Troubleshoot a Mule Application
Introduction
The easiest part of software development is writing code. Anyone can write a piece of code (even a kid). But, the biggest challenge is writing code that will perform smoothly in hostile conditions. And to achieve this goal the code must pass through severe conditions.
I want to present some troubleshooting cases of a Mule Application in this article. So, let's get started.
Problem Scenario
I have a simple Mule application deployed in Cloudhub 1.0.
The application is a REST API that invokes Salesforce to upsert some data. Recently, we have seen that the application becomse stale after some hours of running and there was no threads available to process new requests.
Troubleshooting
When the application is running but it's not accepting new requests the next best way after logs is the thread dump analysis. The focus of this article is analyzing thread dumps and how to take action based on them.
Taking a thread dump
You can take thread dumps of only running applications (obvious). Open the logs of the mule application and hover around the Worker and you will be given an option:
Click the Diagnostics option and it will download the thread dumps of your application.
Analyze the issue
There are many tools for thread dump analysis however I prefer the fastthread.io.

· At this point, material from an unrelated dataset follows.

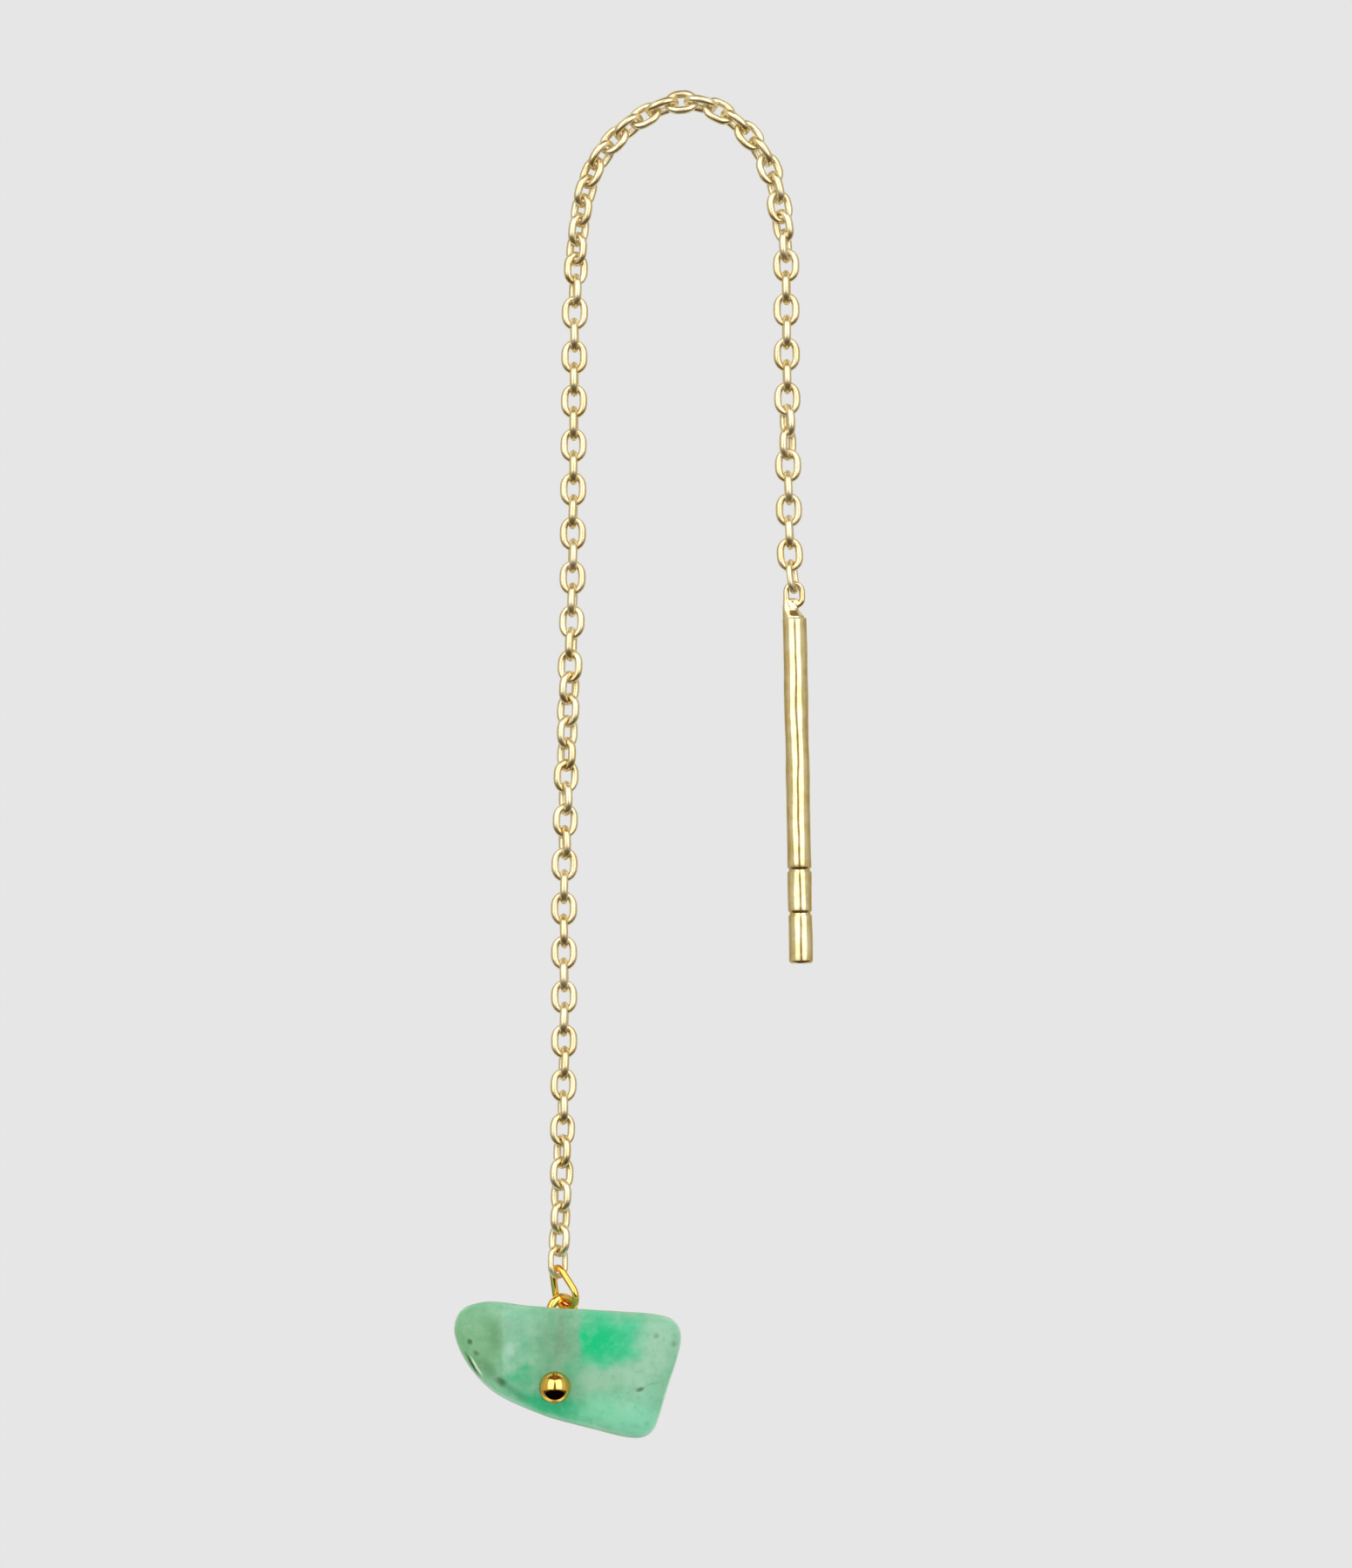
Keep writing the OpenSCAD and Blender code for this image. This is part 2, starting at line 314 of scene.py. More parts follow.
# %% Black card
CARD_SIDES = (12 * MM, 10.8 * MM)
CARD_MIDDLE = Vector((-5, -7.6, -52)) * MM

material, tree = new_material("black card")
add_surface(tree, "BsdfDiffuse", {"Color": linear("#0c0805"), "Roughness": 1})
card_shape = bmesh.new()
bmesh.ops.create_grid(card_shape, x_segments=1, y_segments=1, size=0.5)
card_place = Matrix.Translation(CARD_MIDDLE) @ Matrix.Diagonal((*CARD_SIDES, 1, 1))
bmesh.ops.transform(card_shape, matrix=card_place, verts=card_shape.verts)
card = new_object("black card", card_shape, material)
for kind in ("camera", "diffuse", "transmission", "shadow"):
    setattr(card, "visible_" + kind, False)
print("Black card of", [round(1000 * side, 1) for side in CARD_SIDES], "mm")

# %% [markdown]
# ## Gold
#
# The chain and the bar are brass plated in a pale champagne gold, the pin and the
# drop link in a richer yellow gold. Plating is polished, so the roughness is low, and
# a fine noise varies it as tiny scratches and handling do. A slight ripple along the
# wire bends what it mirrors, because drawn metal is never quite even. Each gold is a
# metallic shader at the default index of refraction. The yellow one also has a thin
# clear lacquer, which keeps its lights sharp.

# %% Gold materials
def polished_gold(name, pale, deep, rim, roughness, mottle_mm, ripple_mm, ripple_high, lacquer=0):
    """Plated metal. Colour and gloss vary in soft mottles, and a slight ripple bends reflections."""
    material, tree = new_material(name)
    place = add_node(tree, "TexCoord").outputs["Object"]
    mottle = add_node(tree, "TexNoise", {"Vector": place, "Scale": 1 / (mottle_mm * MM), "Detail": 2})
    tone = add_node(tree, "ValToRGB", {0: mottle.outputs[0]}, stops=[(0.35, deep), (0.6, pale)])
    scratches = add_node(
        tree, "MapRange", {0: mottle.outputs[0], 3: roughness * 0.7, 4: roughness * 1.5}
    )
    drawn = add_node(tree, "Mapping", {"Vector": place, "Scale": (1, 1, 0.4)}).outputs[0]
    ripple = add_node(tree, "TexNoise", {"Vector": drawn, "Scale": 1 / (ripple_mm * MM), "Detail": 1})
    bump = add_node(tree, "Bump", {
        "Height": ripple.outputs[0], "Strength": 0.5, "Distance": ripple_high * MM,
    })
    add_surface(tree, "BsdfPrincipled", {
        "Base Color": tone.outputs[0], "Metallic": 1, "Roughness": scratches.outputs[0],
        "Specular Tint": linear(rim), "Normal": bump.outputs[0],
        "Coat Weight": lacquer, "Coat Roughness": 0.05, "Coat IOR": 2,
    })
    print(name, "made")
    return material


chain_gold = polished_gold(
    "champagne gold plating on links", pale="#fdf3d5", deep="#f4e3b6", rim="#ddcfa5",
    roughness=0.31, mottle_mm=0.8, ripple_mm=0.9, ripple_high=0.008,
)
bar_gold = polished_gold(
    "champagne gold plating on the bar", pale="#f3e6c0", deep="#e5d19c", rim="#c8b787",
    roughness=0.2, mottle_mm=0.5, ripple_mm=1.1, ripple_high=0.19,
)
yellow_gold = polished_gold(
    "yellow gold plating", pale="#ffd873", deep="#f2b846", rim="#e0ae48",
    roughness=0.09, mottle_mm=0.6, ripple_mm=1.1, ripple_high=0.02, lacquer=0.3,
)

# %% [markdown]
# ## Bending wire
#
# Links, rings, the pin and the bar's eye are all bent from round wire. A helper lays
# a ring of vertices across the start of a path and extrudes it from point to point,
# turning it as little as it can, just as wire bends without twisting. A closed path
# ends by bridging the last ring to the first.

# %% Wire helpers
def arc(middle, radius, start, end, steps):
    """Points on an arc in the XZ plane. Angles are in degrees from +X towards +Z."""
    angles = [math.radians(start + (end - start) * k / steps) for k in range(steps + 1)]
    return [
        Vector((middle[0] + radius * math.cos(a), 0, middle[1] + radius * math.sin(a)))
        for a in angles
    ]


def frames_along(points, closed):
    """A place and direction for the wire's ring at each point, with no twist between them."""
    count = len(points)
    frames = []
    turn = None
    for k, point in enumerate(points):
        before = points[k - 1] if closed or k else point
        after = points[(k + 1) % count] if closed or k < count - 1 else point
        way = (after - before).normalized()
        if turn is None:
            turn = Vector((0, 0, 1)).rotation_difference(way)
        else:
            turn = last_way.rotation_difference(way) @ turn
        last_way = way
        frames.append(Matrix.Translation(point) @ turn.to_matrix().to_4x4())
    return frames


def extrude_ring(shape, ring, step):
    """Extrudes a ring of edges and moves the new ring by a matrix."""
    made = bmesh.ops.extrude_edge_only(shape, edges=ring)["geom"]
    corners = [part for part in made if isinstance(part, bmesh.types.BMVert)]
    bmesh.ops.transform(shape, matrix=step, verts=corners)
    fresh = set(corners)
    return [part for part in made if isinstance(part, bmesh.types.BMEdge) and set(part.verts) <= fresh]


def sweep(shape, ring, frames):
    """Extrudes a ring from the first frame to each of the others and returns the last ring."""
    for here, there in zip(frames, frames[1:]):
        ring = extrude_ring(shape, ring, there @ here.inverted())
    return ring


def edges_at(corners):
    """The edges at a ring's corners, each of them once."""
    return list(dict.fromkeys(edge for vert in corners for edge in vert.link_edges))


def wire_loop(shape, points, wire_d, sides, flats=None):
    """A closed wire in millimetres along points. Flats widen it in and out of its plane."""
    frames = frames_along(points, True)
    if flats:
        frames = [frame @ Matrix.Diagonal((a, b, 1, 1)) for frame, (a, b) in zip(frames, flats)]
    ring = bmesh.ops.create_circle(shape, segments=sides, radius=wire_d / 2, matrix=frames[0])["verts"]
    first = edges_at(ring)
    last = sweep(shape, first, frames)
    bmesh.ops.bridge_loops(shape, edges=first + last)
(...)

You can upload your download dump and it provides a lot of helpful information.
Well, you can see that it already has detected some issues.
Let's dig deeper.
You can see that 141 threads out of 220 are in a WAITING state. Something must have gone wrong.
Let's check the identical stack traces.
Well, if you see the first trace (stackTrace1), it's quite obvious that something bad is going on where lots of threads are doing something and they are generating identical traces.

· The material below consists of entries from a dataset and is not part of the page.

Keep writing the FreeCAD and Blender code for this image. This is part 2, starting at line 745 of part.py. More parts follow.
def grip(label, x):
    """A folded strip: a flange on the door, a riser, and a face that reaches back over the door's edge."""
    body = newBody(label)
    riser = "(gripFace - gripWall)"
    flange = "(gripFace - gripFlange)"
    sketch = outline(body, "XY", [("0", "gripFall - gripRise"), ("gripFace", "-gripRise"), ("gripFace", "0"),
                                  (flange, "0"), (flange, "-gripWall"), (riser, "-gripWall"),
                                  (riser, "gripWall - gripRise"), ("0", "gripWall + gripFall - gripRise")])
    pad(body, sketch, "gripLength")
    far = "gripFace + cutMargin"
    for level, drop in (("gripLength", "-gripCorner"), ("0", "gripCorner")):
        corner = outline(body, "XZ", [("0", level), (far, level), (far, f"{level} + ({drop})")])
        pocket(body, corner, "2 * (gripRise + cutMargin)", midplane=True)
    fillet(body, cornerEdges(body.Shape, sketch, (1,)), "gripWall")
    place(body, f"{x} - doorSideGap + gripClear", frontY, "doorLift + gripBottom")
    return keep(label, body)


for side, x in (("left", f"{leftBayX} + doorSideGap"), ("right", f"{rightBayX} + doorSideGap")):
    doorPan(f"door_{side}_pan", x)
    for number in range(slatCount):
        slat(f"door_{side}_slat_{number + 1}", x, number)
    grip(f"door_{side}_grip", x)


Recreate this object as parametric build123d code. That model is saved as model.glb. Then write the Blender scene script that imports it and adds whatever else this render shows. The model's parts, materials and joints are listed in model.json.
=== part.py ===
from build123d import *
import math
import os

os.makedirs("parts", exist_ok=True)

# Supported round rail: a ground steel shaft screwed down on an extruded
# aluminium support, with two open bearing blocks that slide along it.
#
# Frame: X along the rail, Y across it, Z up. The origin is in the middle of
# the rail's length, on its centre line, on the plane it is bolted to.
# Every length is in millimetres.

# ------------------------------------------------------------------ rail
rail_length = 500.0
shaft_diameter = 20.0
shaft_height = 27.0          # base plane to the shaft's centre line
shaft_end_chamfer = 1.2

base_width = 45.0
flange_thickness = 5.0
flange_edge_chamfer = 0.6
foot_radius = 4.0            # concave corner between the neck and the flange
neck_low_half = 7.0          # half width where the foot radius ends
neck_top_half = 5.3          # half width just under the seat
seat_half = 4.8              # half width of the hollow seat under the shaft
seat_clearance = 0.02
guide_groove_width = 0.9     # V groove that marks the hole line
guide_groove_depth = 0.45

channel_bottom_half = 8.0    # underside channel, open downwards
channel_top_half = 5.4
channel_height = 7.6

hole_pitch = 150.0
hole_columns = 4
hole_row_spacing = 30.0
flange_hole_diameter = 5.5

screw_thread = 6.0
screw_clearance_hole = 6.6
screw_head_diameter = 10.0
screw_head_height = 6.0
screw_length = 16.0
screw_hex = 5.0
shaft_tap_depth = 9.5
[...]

Now, let's open this stackTrace1, and let's see what's going on.
Well, you can see that 114 threads are printing identical traces and if you go one by one (left-hand side), you can see the same behavior.

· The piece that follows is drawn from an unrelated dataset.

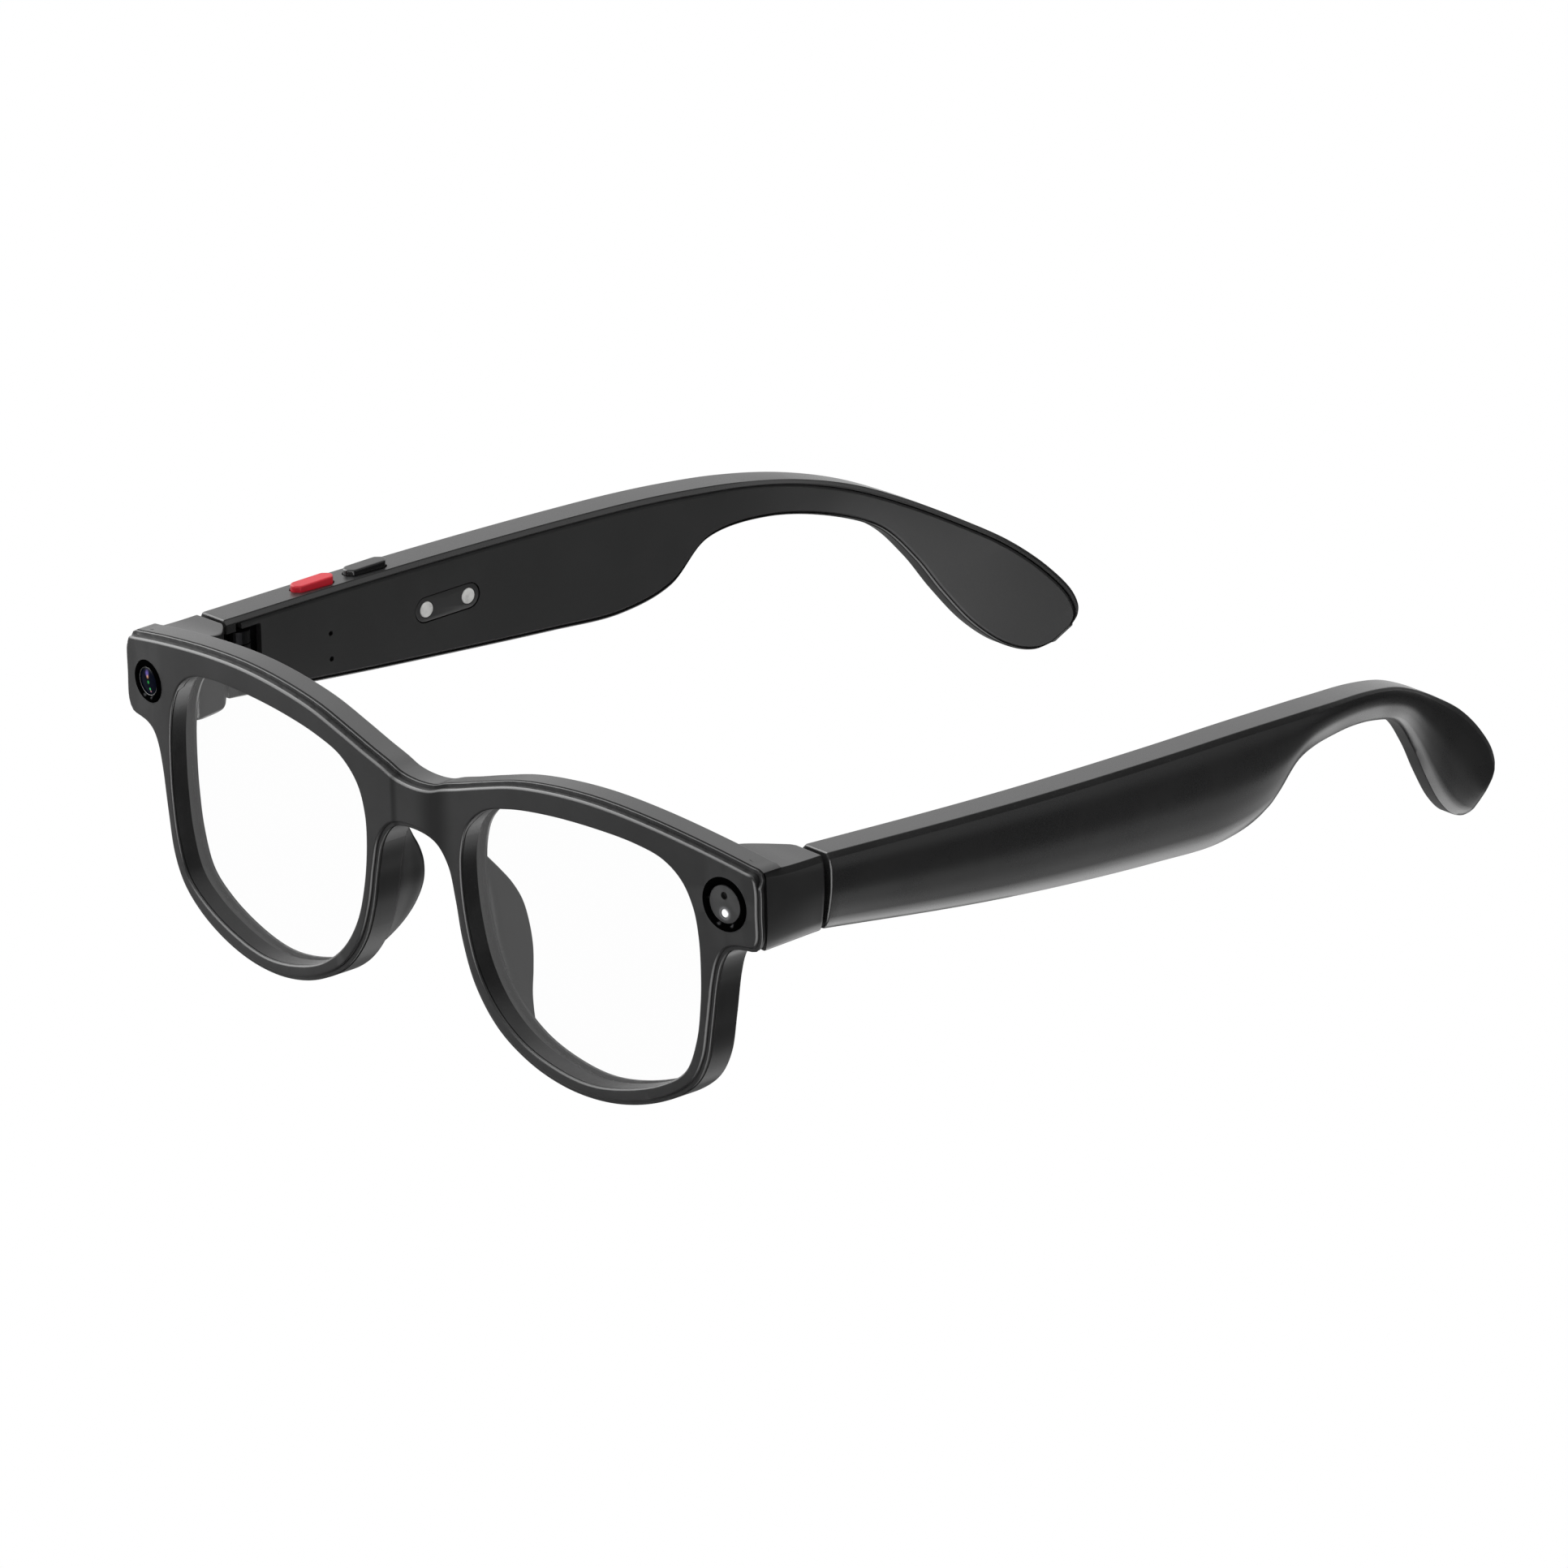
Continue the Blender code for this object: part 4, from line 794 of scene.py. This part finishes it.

All these threads are in a WAITING state while making a call to Salesforce using the salesforce connector.
So, the problem is obvious that we have done some misconfiguration in the Salesforce connector.
Final outcome of the analysis
Well, this is a known issue. Check the official Mulesoft article on it.
In brief, if we don't set the Read Timeout in the SF connector (default is 0), the Salesforce connector will wait infinitely to receive a response from Salesforce. And if Salesforce is taking too much time (or down) to respond, for every incoming request to your Mule application, Mule will open a new thread to process the request. Thereby Mule will run out of threads and your application will halt.
Solution
Set a proper Read Timeout in the Salesforce Connector configuration to avoid such issues.
Conclusion
In this brief article, I have shown how to troubleshoot a Mule application using thread dumps. If you have any other situations where thread dumps helped you to analyze the root cause please let us know.
Thanks.